Латрок оставался приверженцем Ее Величества Науки, исключавшей все, что в научные рамки не умещалось. Ну, разумеется, учитывая специфику этого мира, где существовала не только наука: он признался, что приглашал специалиста из Мистериора, и тот всю третью ночь просидел в гостиной — но по своей линии ничего не обнаружил. Наука была бессильна, официальная магия была бессильна — а кошмары наведывались каждую ночь с назойливостью и неугомонностью кредитора, преследующего неисправного должника.
И все же, все же… Доктор Латрок не сказал ничего конкретного, но все же, с точки зрения чистой науки, позволил чуточку еретическую выходку: посмотрев на Сварога как-то странно, обронил:
— Конечно, наука наукой, а суждения Мистериора сомнению не подвергаются, но, по моему сугубо личному мнению, иногда нужно пускать в ход абсолютно все…
И больше ничего не сказал.

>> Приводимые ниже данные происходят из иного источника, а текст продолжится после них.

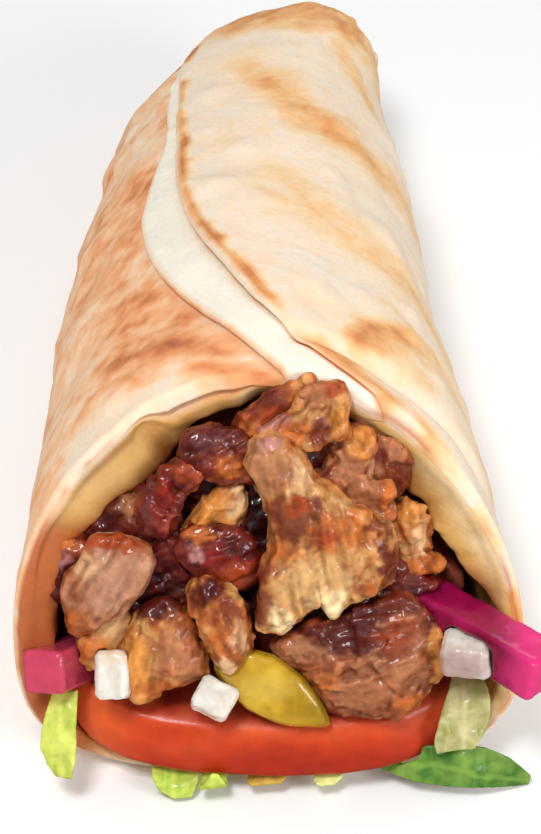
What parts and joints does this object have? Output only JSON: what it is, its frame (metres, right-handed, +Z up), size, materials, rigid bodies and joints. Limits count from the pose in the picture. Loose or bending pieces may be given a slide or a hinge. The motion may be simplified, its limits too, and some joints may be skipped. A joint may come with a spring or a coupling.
{
  "type": "doner kebab sandwich",
  "caption": "Rolled flatbread sandwich on its side with an open slanting mouth full of glazed roast meat, tomato, pickles, onion and lettuce.",
  "frame": {"origin": "centre of the flat strip the roll rests on, 95 mm behind the foot of the mouth", "axes": "+Y along the roll from the open mouth towards the closed rounded tail; +Z up; +X to the right seen from the mouth"},
  "size_m": [0.0917, 0.2145, 0.0708],
  "materials": {
    "bread": "soft baked flatbread, cream with browned patches",
    "meat": "roast chicken, glossy with juice",
    "pale_meat": "pale roast chicken with fibres, moist",
    "meat_crust": "dark red roasted crust, glazed",
    "tomato": "wet tomato skin",
    "pickle": "wet yellow-green pickle",
    "onion": "moist white onion",
    "turnip": "wet magenta pickled turnip",
    "lettuce": "crisp yellow-green lettuce",
    "green_leaf": "dark green leaf",
    "pale_lettuce": "pale lettuce rib"
  },
  "bodies": {
    "root": {"flatbread": "bread", "tomato_slice": "tomato", "pickle_slice": "pickle", "onion_middle": "onion", "onion_left": "onion", "onion_right": "onion", "turnip_right": "turnip", "turnip_left": "turnip", "meat_centre_slab": "pale_meat", "meat_lower_right": "meat", "meat_tip": "meat", "meat_lower_left": "meat", "meat_pale_slice": "pale_meat", "meat_top_fold": "pale_meat", "meat_glazed": "meat_crust", "meat_crust_top": "meat_crust", "meat_crust_strip": "meat_crust", "meat_frilled": "pale_meat", "meat_right_bit": "pale_meat", "meat_top_slab": "meat", "meat_top_right": "meat", "meat_wedge": "pale_meat", "meat_red_bit": "meat_crust", "meat_under_bit": "pale_meat", "meat_right_dark": "meat_crust", "meat_back_left": "meat", "meat_dark_middle": "meat_crust", "meat_hollow": "meat_crust", "meat_deep_middle": "meat_crust", "lettuce_left": "lettuce", "lettuce_front_left": "lettuce", "lettuce_front_small": "lettuce", "lettuce_front_middle": "pale_lettuce", "lettuce_front_olive": "pickle", "lettuce_leaf_right": "green_leaf", "lettuce_pale_right": "pale_lettuce", "meat_core": "meat_crust"}
  },
  "joints": []
}
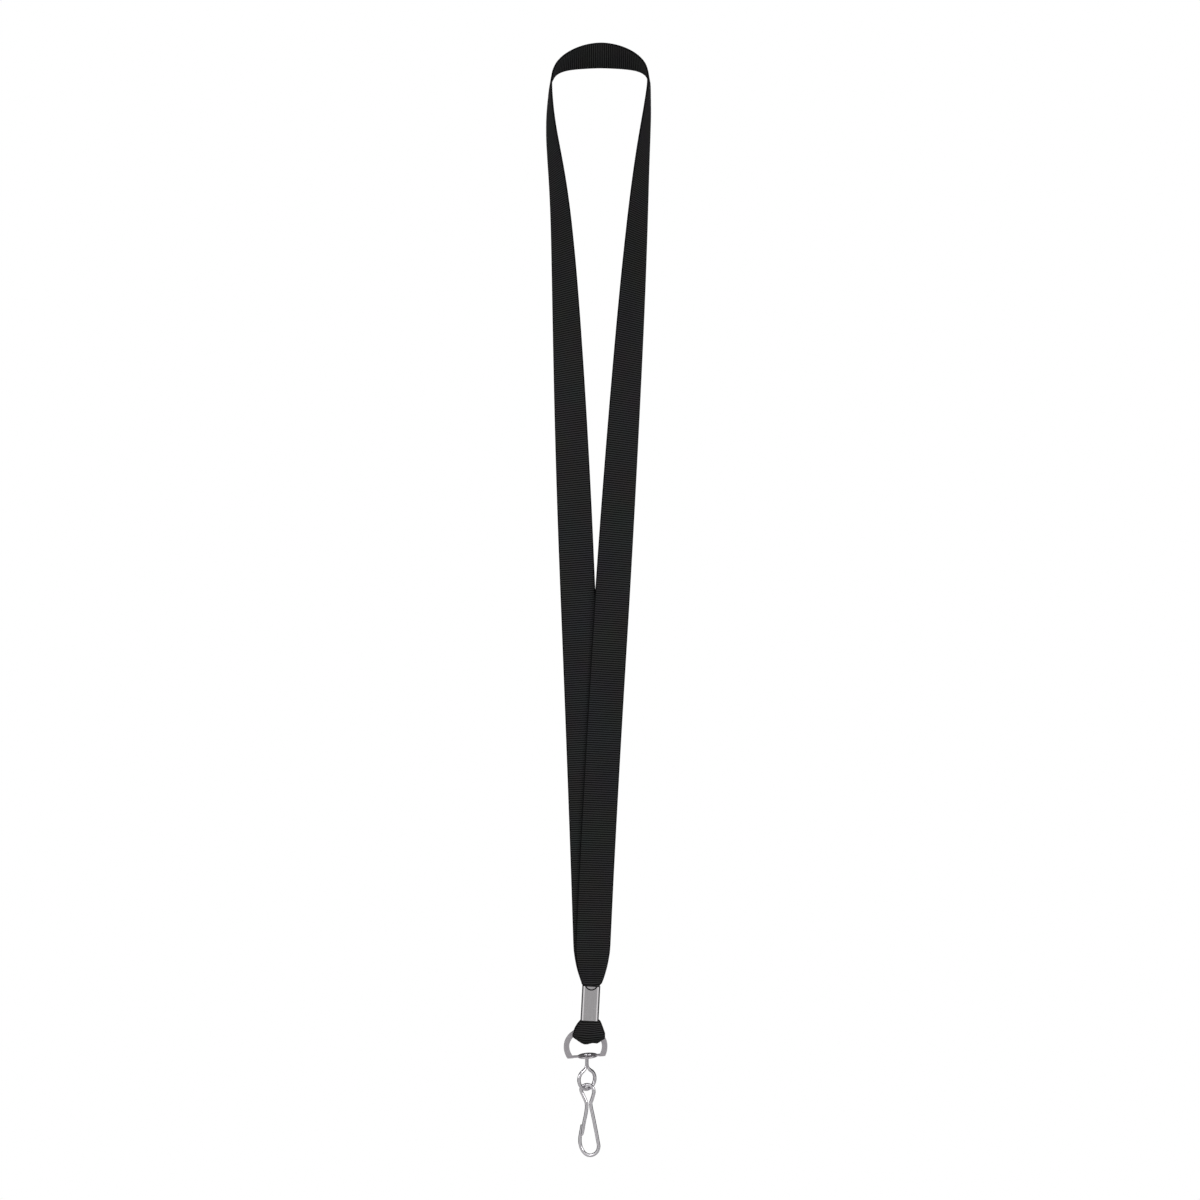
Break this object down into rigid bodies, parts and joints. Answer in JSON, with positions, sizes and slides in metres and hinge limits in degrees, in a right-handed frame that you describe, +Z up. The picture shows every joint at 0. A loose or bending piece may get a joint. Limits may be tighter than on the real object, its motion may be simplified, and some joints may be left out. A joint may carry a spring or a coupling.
{
  "type": "lanyard",
  "caption": "Flat woven neck lanyard: one strap loop gathered in a metal crimp, with a swivel head, a ring eye and a sprung wire J-hook at the bottom.",
  "frame": {"origin": "middle of the inner face of the strap where it passes behind the neck, which is what the lanyard hangs from", "axes": "+Z up, +X to the wearer's left as seen from the front, +Y away from the viewer, so the hook hangs in front at -Y"},
  "size_m": [0.049, 0.0353, 0.5093],
  "materials": {
    "woven_strap": "black polyester ribbon with close cross ribs and plain selvedges",
    "plated_sheet": "bright nickel plate on folded sheet",
    "satin_nickel": "satin nickel plate on pressed sheet",
    "plated_wire": "bright nickel plate on bent wire",
    "plated_spring_wire": "bright nickel plate on spring wire"
  },
  "bodies": {
    "strap": {"strap_neck": "woven_strap", "strap_leg_right": "woven_strap", "strap_leg_left": "woven_strap"},
    "clasp": {"strap_tails": "woven_strap", "strap_loop": "woven_strap", "crimp_sleeve": "plated_sheet"},
    "head": {"swivel_head": "satin_nickel"},
    "eye": {"swivel_eye": "plated_wire"},
    "hook": {"hook_wire": "plated_spring_wire"},
    "gate": {"hook_gate": "plated_spring_wire"}
  },
  "joints": [
    {"name": "strap_flex", "type": "hinge", "parent": "strap", "child": "clasp", "pos_m": [-0.0044, -0.0237, -0.425], "axis": [1, 0, 0], "range_deg": [-40, 40]},
    {"name": "head_swing", "type": "hinge", "parent": "clasp", "child": "head", "pos_m": [-0.007, -0.0237, -0.4469], "axis": [1, 0, 0], "range_deg": [-12, 12]},
    {"name": "eye_swivel", "type": "hinge", "parent": "head", "child": "eye", "pos_m": [-0.0064, -0.0237, -0.4581], "axis": [0, 0, 1], "continuous": true},
    {"name": "hook_swing", "type": "hinge", "parent": "eye", "child": "hook", "pos_m": [-0.0064, -0.0237, -0.47315], "axis": [0.7986, 0.6018, 0], "range_deg": [-35, 35]},
    {"name": "gate_flex", "type": "hinge", "parent": "hook", "child": "gate", "pos_m": [-0.00648, -0.0238, -0.4809], "axis": [-0.309, -0.9511, 0], "range_deg": [0, 12], "stiffness_Nm_per_rad": 0.2}
  ]
}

Но Сварог и так понял его прекрасно.
Сам уже нисколечко не верил, что это его собственные кошмары, не сомневался, что они приходят извне — он слышал краем уха и от Грельфи, и от боевых монахов, что в старые времена иные черные колдуны владели умением наведения снов. Впрочем, таким же искусством владели и белые — только насылали на человека какие-то добрые сны: возвращавшие душевный покой, исцелявшие от каких-то гнетущих дум, неотвязного горя. Вот только и о тех, и о других давненько ничего не слышно — многие колдовские практики, и черные, и белые, исчезли сами по себе, примеров предостаточно.
Но все же это была ниточка. Вернувшись через десять дней в Латерану, Сварог, если можно так выразиться, всеми десятью пальцами ударил по клавишам другого пульта. Поставил на ноги всех, кто мог в этом разбираться: отца Алкеса, Анраха, боевых монахов трех Братств, киларна Гилема, после смерти Грельфи возглавившего ее осиротевшее ведомство. Вспомнив о иных каталаунских старичках и старушках, связался с отцом Груком и поставил перед ним ту же задачу.
На сутки остался в Латеране, а когда Канцлер напомнил о запланированной поездке с Яной в Ратагайскую Пушту, выговорил себе еще день в Латеране, бесцеремонно соврав, что у него объявились неотложные земные дела, в которых без его присутствия не обойтись, и это не имеет ничего общего с «синдромом штурвала», от которого, врачи ручаются, его в «Лазурной бухте» полностью избавили. В детали он вдаваться не будет, это чисто его проблемы, Канцлеру совершенно ненужные (в какой-то мере это истине соответствовало). Канцлер, судя по всему, поверил.
Два дня оказались потраченными впустую. Все до одного задействованные люди, словно сговорившись (чего быть никак не могло), твердили одно и то же: да, бытовали такие умения в старину, но о них давненько уже и не слыхивали. Давно уже для такого выдумали специальное определение: «усопшая магия». Конечно, говорили они, нельзя ручаться, что то или иное умение, числившееся по ведомству «усопших», не всплывет неожиданно вновь, яркий чему пример — недавняя история с белинами. Однако никто из них (включая привезенных отцом Груком двух каталаунских бабок), проведя ночь в непосредственной близости от спальни Сварога во дворце, не обнаружили сопутствовавшей бы наведенным кошмарам специфической магии.
Он почему-то не мог себя заставить обратиться к Яне. Не мог, и все. То ли подсознательно считал, что и Древний Ветер ничем не поможет, то ли… Он еще не использовал последнюю возможность.
Вот она, последняя возможность, разместившаяся, если разделить круг ковра подобно картушке компаса, градусах в тридцати от него, справа. Крепкий старик, одеждой ничем не выделявшийся среди остальных, разве что на груди располагался своего рода гильдейский знак — серебряная цепочка с дюжиной же литых серебряных подвесок в виде птиц, разнообразных предметов, звериных голов, пары-тройки непонятных символов.